Decisions about land in New York rarely arrive quietly. This latest squall began when developers, having spent almost a decade tangled in paperwork and public meetings, found their proposed senior housing project suddenly thrust into limbo. Mayor Eric Adams, alongside his first deputy, Randy Mastro, moved to reclassify the lot as parkland. Overnight, a corner of Little Italy that was supposed to help house vulnerable seniors—and, notably, dozens of older New Yorkers who have known homelessness—dropped out of the housing pipeline.

The about-face came as a shock. Up until recently, Adams had championed the new housing—a project promising 123 affordable units, about half for folks coming in from shelters. The public review, known in city parlance as ULURP, had already run its gantlet: community board voicing objections, council members hashing out compromises, endless hours of lawyerly back-and-forth. The city greenlit it. Yet with Mastro’s arrival at City Hall (himself no stranger to combative politics), the mayor’s stance slid. The project, for now, is on ice.

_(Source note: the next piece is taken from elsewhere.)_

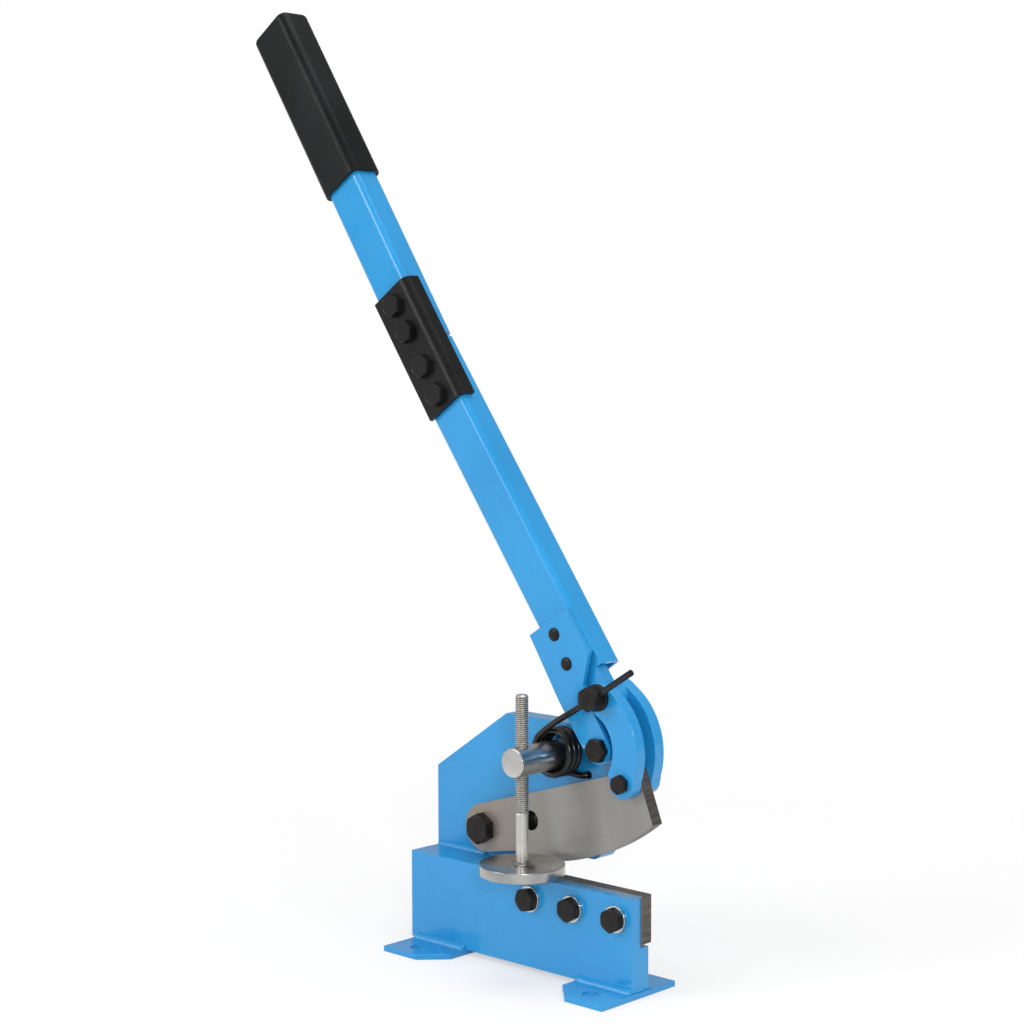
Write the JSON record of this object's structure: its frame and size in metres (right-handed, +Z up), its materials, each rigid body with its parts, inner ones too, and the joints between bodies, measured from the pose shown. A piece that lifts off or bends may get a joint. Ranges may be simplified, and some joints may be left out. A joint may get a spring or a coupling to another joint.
{
  "type": "lever shear",
  "caption": "Bench lever shear with a long jointed hand lever, link-driven curved upper blade, fixed lower blade, spring return and a screw hold-down disc on a bolt-down base.",
  "frame": {"origin": "Middle of the four bench bolt holes, on the underside of the feet.", "axes": "+Z up; +X towards the open end of the jaws, where the work goes in; -Y towards the operator, the side with the bolt heads."},
  "size_m": [0.3437, 0.089, 0.5963],
  "materials": {
    "blue_paint": "gloss",
    "blade_steel": "brushed",
    "dark_steel": "satin",
    "bright_steel": "satin",
    "black_sleeve": "gloss",
    "black_plastic": "matt"
  },
  "bodies": {
    "frame": {"left_foot": "blue_paint", "right_foot": "blue_paint", "lower_block": "blue_paint", "filler_bar": "blue_paint", "rear_plate": "blue_paint", "frame_welds": "blue_paint", "lower_blade": "blade_steel", "lower_blade_bolts": "dark_steel", "lower_blade_washers": "bright_steel", "blade_pivot_bolt": "dark_steel", "blade_pivot_nut": "dark_steel", "lever_pivot_bolt": "dark_steel", "lever_pivot_nut": "dark_steel", "hold_down_bar": "bright_steel", "torsion_spring": "dark_steel"},
    "lever": {"head_plate": "blue_paint", "lever_bar": "blue_paint", "head_screws": "dark_steel", "spring_stud": "dark_steel", "stud_nut": "dark_steel", "lower_tube": "blue_paint", "upper_tube": "blue_paint", "joint_sleeve": "black_sleeve", "sleeve_bolts": "dark_steel", "sleeve_nuts": "dark_steel", "grip": "black_plastic"},
    "blade": {"upper_blade": "blade_steel"},
    "links": {"front_link": "blue_paint", "rear_link": "blue_paint", "link_bolt": "dark_steel", "link_nut": "dark_steel"},
    "hold_down": {"hold_down_screw": "bright_steel", "hold_down_disc": "bright_steel"}
  },
  "joints": [
    {"name": "lever_swing", "type": "hinge", "parent": "frame", "child": "lever", "pos_m": [0.054, 0.015, 0.1394], "axis": [0, 1, 0], "range_deg": [0, 92], "stiffness_Nm_per_rad": 1.5, "springref_deg": -20.05, "deforming": ["torsion_spring"]},
    {"name": "blade_swing", "type": "hinge", "parent": "frame", "child": "blade", "pos_m": [-0.0445, 0.015, 0.0773], "axis": [0, 1, 0], "range_deg": [0, 17.9]},
    {"name": "link_swing", "type": "hinge", "parent": "lever", "child": "links", "pos_m": [0.0568, 0.015, 0.1712], "axis": [0, 1, 0], "range_deg": [-68.7, 0]},
    {"name": "hold_down_travel", "type": "slide", "parent": "frame", "child": "hold_down", "axis": [0, 0, 1], "range_m": [-0.0048, 0.022]}
  ],
  "couplings": [
    {"joint": "blade_swing", "follows": "lever_swing", "ratio": 0.1942},
    {"joint": "link_swing", "follows": "lever_swing", "ratio": -0.746}
  ]
}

Developers, for their part, wasted no time filing suit. Their language is, if anything, unforgiving: City Hall, they argue, sidestepped rules that exist precisely to prevent “imperial” mayors from making off-the-cuff moves. No public notice, they say. No final record. No attempt to stick with the promised process. If this works, they warn, what separates a city code from a political whim?

City officials, meanwhile, are unmoved—at least publicly. Mastro calls the lawsuit “frivolous.” His pitch? Turning the lot into formal parkland means opening it up—less a quirky backyard for a non-profit, more a playground for the whole neighborhood. And, as if pre-empting immediate cries of “NIMBY,” he suggests that affordable housing can (eventually) go elsewhere: the city has three other lots in mind, all requiring their own protracted reviews.

If you sense a bit of gamesmanship in the timing, you’re not alone. With Adams preparing to leave office, the move neatly complicates things for his successor, Mayor-elect Zohran Mamdani, who’s already on-record pledging to restart the housing plan. The developers claim it’s a “last-ditch effort” to gift the site to local interests resistant to change—others, less generous, call it pure politics.

Local residents who’ve fought to preserve this green slice see things differently, of course. For them, bulldozers spell the end not just of flowers but of a rare, unplanned tradition in a city that often feels carved up by developers. One group dismissed the suit as a “misguided attempt” to dismiss years of grassroots work.

There’s no clear right answer here. New York, like many great cities, faces an unenviable calculus: whether to spend down its remaining green space for the cause of housing, or hold tight to what’s left and risk locking even more people out of a shot at affordable homes. You hear plenty of platitudes—about “balance,” about “best use”—but few seem to fully satisfy. What’s clear is that this court battle isn’t merely about a lot: It’s about how, and by whom, city decisions will be made in an era of acute scarcity.

Elizabeth Street Garden waits, caught between worlds. The courts will decide soon enough if Adams’ gambit survives scrutiny. The precedent, whichever way, will echo—far beyond this particular garden, and for years to come.